● Given instruction
Extract the complete listing and output it unchanged.
----
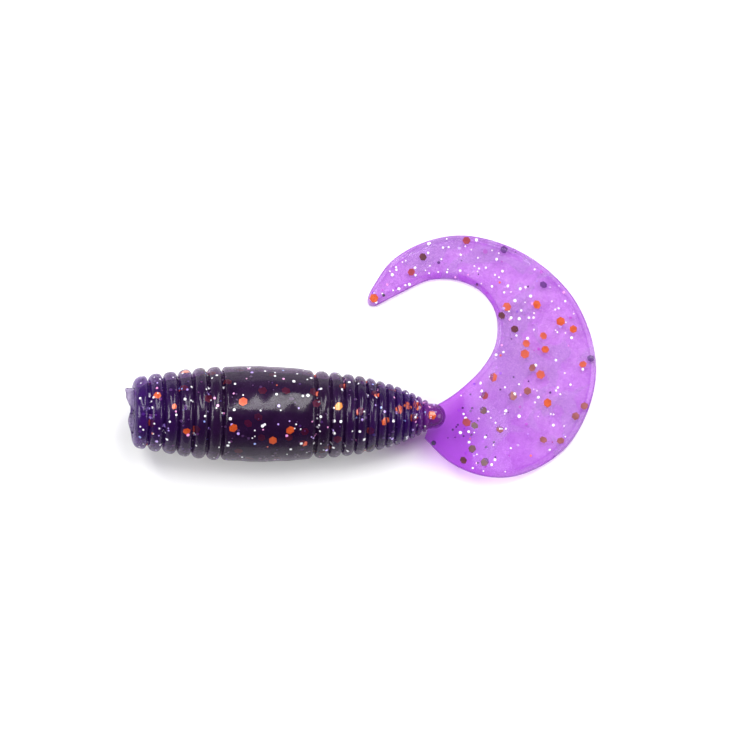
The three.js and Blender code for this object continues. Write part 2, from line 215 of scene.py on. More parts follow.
def tail_material():
    n = Nodes("tail_plastic")
    root = n.attribute("tone")
    rim = n.attribute("rim")
    bevel_shade = n.attribute("bevel_shade")
    # painted reflection: the veil is greyer, paler patches of tint and colour, away from the root
    patches = n.noise(0.21, 2.0, 0.45, 0.9)
    open_part = n.math("SUBTRACT", 1.0, root)
    painted_reflection = n.math("MULTIPLY", n.spread(patches, 0.0, 1.0, 0.485, 0.515), open_part)
    # painted glints: fine specks where the tint turns lighter, away from the root
    painted_glints = n.math("MULTIPLY", n.spread(n.noise(5.5, 2.0, 0.7), 0.0, 1.0, 0.56, 0.70), open_part)
    cloud = n.noise(0.5, 4.0, 0.6, 0.5)
    clear = n.ramp(cloud, 0.35, (0.900, 0.715, 0.955), 0.65, (0.940, 0.785, 0.980))
    tint = n.blend(painted_reflection, clear, (0.870, 0.715, 0.930))
    grain = n.ramp(n.noise(2.6, 4.0, 0.8), 0.38, (0.90, 0.85, 0.93), 0.62, (1.0, 1.0, 1.0))
    tint = n.blend(0.8, tint, grain, "MULTIPLY")
    tint = n.blend(n.math("MULTIPLY", painted_glints, 0.75), tint, (0.985, 0.930, 1.0))
    tint = n.blend(root, tint, (0.785, 0.408, 0.925))
    # painted shade: a darker tint at the bevel's foot line, the inner crook and the bevel
    tint = n.blend(bevel_shade, tint, (0.745, 0.435, 0.870))
    # painted shade: a dark outline along the blade's very edge
    tint = n.blend(rim, tint, (0.400, 0.170, 0.520))
    body = n.ramp(cloud, 0.3, (0.34, 0.080, 0.58), 0.7, (0.46, 0.16, 0.70))
    body = n.blend(n.math("MULTIPLY", painted_reflection, 0.7), body, (0.46, 0.28, 0.62))
    ripple = n.noise(0.55, 3.0, 0.5)
    fine = n.math("MULTIPLY", n.noise(9.0, 2.0, 0.6), 0.05)
    height = n.math("ADD", n.math("MULTIPLY", ripple, 0.9), fine)
    solid = n.principled({
        "Base Color": body,
        "Roughness": n.spread(cloud, 0.10, 0.24),
        "IOR": 1.5,
        "Specular IOR Level": 0.5,
        "Coat Weight": 0.3,
        "Coat Roughness": 0.06,
        "Normal": n.bump(height, 0.00012, 0.6),
    })
    # the veil's painted reflection and the rim's painted shade also take more of the solid shader
    share = n.math("ADD", n.math("MULTIPLY", rim, 0.25),
                   n.math("ADD", n.math("MULTIPLY", painted_reflection, 0.07), 0.13))
    # the upper surface carries the whole thickness's colour, and the lower is clear
    under = n.attribute("under")
    through = n.blend(1.0, tint, tint, "MULTIPLY")
    through = n.blend(1.0, through, (0.945, 0.945, 0.945), "MULTIPLY")
    tint = n.blend(under, through, (1.0, 1.0, 1.0))
    share = n.math("MULTIPLY", share, n.spread(under, 1.5, 0.25, 0.0, 1.0))
    return n.clear_mix(tint, solid, share)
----
● Exercise answer
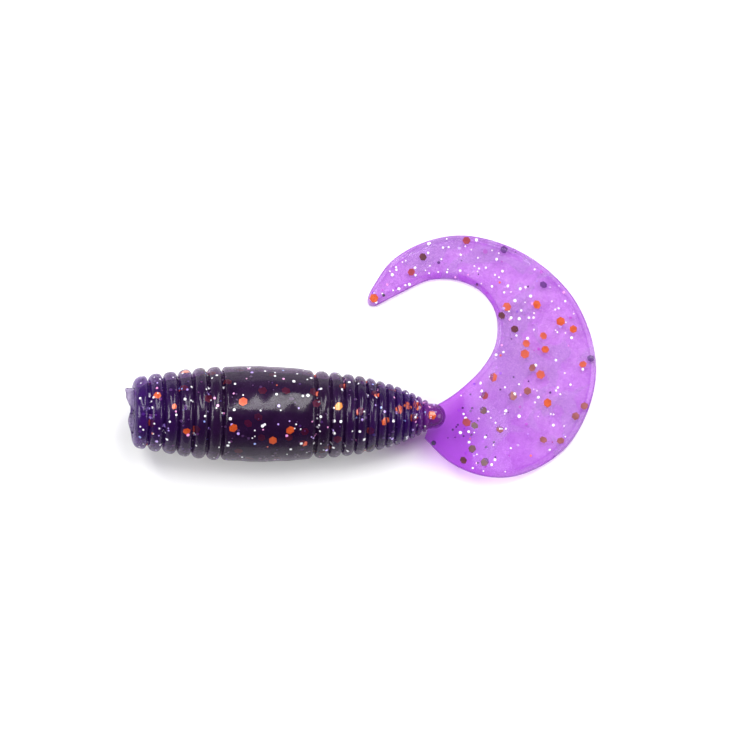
The three.js and Blender code for this object continues. Write part 2, from line 215 of scene.py on. More parts follow.
def tail_material():
    n = Nodes("tail_plastic")
    root = n.attribute("tone")
    rim = n.attribute("rim")
    bevel_shade = n.attribute("bevel_shade")
    # painted reflection: the veil is greyer, paler patches of tint and colour, away from the root
    patches = n.noise(0.21, 2.0, 0.45, 0.9)
    open_part = n.math("SUBTRACT", 1.0, root)
    painted_reflection = n.math("MULTIPLY", n.spread(patches, 0.0, 1.0, 0.485, 0.515), open_part)
    # painted glints: fine specks where the tint turns lighter, away from the root
    painted_glints = n.math("MULTIPLY", n.spread(n.noise(5.5, 2.0, 0.7), 0.0, 1.0, 0.56, 0.70), open_part)
    cloud = n.noise(0.5, 4.0, 0.6, 0.5)
    clear = n.ramp(cloud, 0.35, (0.900, 0.715, 0.955), 0.65, (0.940, 0.785, 0.980))
    tint = n.blend(painted_reflection, clear, (0.870, 0.715, 0.930))
    grain = n.ramp(n.noise(2.6, 4.0, 0.8), 0.38, (0.90, 0.85, 0.93), 0.62, (1.0, 1.0, 1.0))
    tint = n.blend(0.8, tint, grain, "MULTIPLY")
    tint = n.blend(n.math("MULTIPLY", painted_glints, 0.75), tint, (0.985, 0.930, 1.0))
    tint = n.blend(root, tint, (0.785, 0.408, 0.925))
    # painted shade: a darker tint at the bevel's foot line, the inner crook and the bevel
    tint = n.blend(bevel_shade, tint, (0.745, 0.435, 0.870))
    # painted shade: a dark outline along the blade's very edge
    tint = n.blend(rim, tint, (0.400, 0.170, 0.520))
    body = n.ramp(cloud, 0.3, (0.34, 0.080, 0.58), 0.7, (0.46, 0.16, 0.70))
    body = n.blend(n.math("MULTIPLY", painted_reflection, 0.7), body, (0.46, 0.28, 0.62))
    ripple = n.noise(0.55, 3.0, 0.5)
    fine = n.math("MULTIPLY", n.noise(9.0, 2.0, 0.6), 0.05)
    height = n.math("ADD", n.math("MULTIPLY", ripple, 0.9), fine)
    solid = n.principled({
        "Base Color": body,
        "Roughness": n.spread(cloud, 0.10, 0.24),
        "IOR": 1.5,
        "Specular IOR Level": 0.5,
        "Coat Weight": 0.3,
        "Coat Roughness": 0.06,
        "Normal": n.bump(height, 0.00012, 0.6),
    })
    # the veil's painted reflection and the rim's painted shade also take more of the solid shader
    share = n.math("ADD", n.math("MULTIPLY", rim, 0.25),
                   n.math("ADD", n.math("MULTIPLY", painted_reflection, 0.07), 0.13))
    # the upper surface carries the whole thickness's colour, and the lower is clear
    under = n.attribute("under")
    through = n.blend(1.0, tint, tint, "MULTIPLY")
    through = n.blend(1.0, through, (0.945, 0.945, 0.945), "MULTIPLY")
    tint = n.blend(under, through, (1.0, 1.0, 1.0))
    share = n.math("MULTIPLY", share, n.spread(under, 1.5, 0.25, 0.0, 1.0))
    return n.clear_mix(tint, solid, share)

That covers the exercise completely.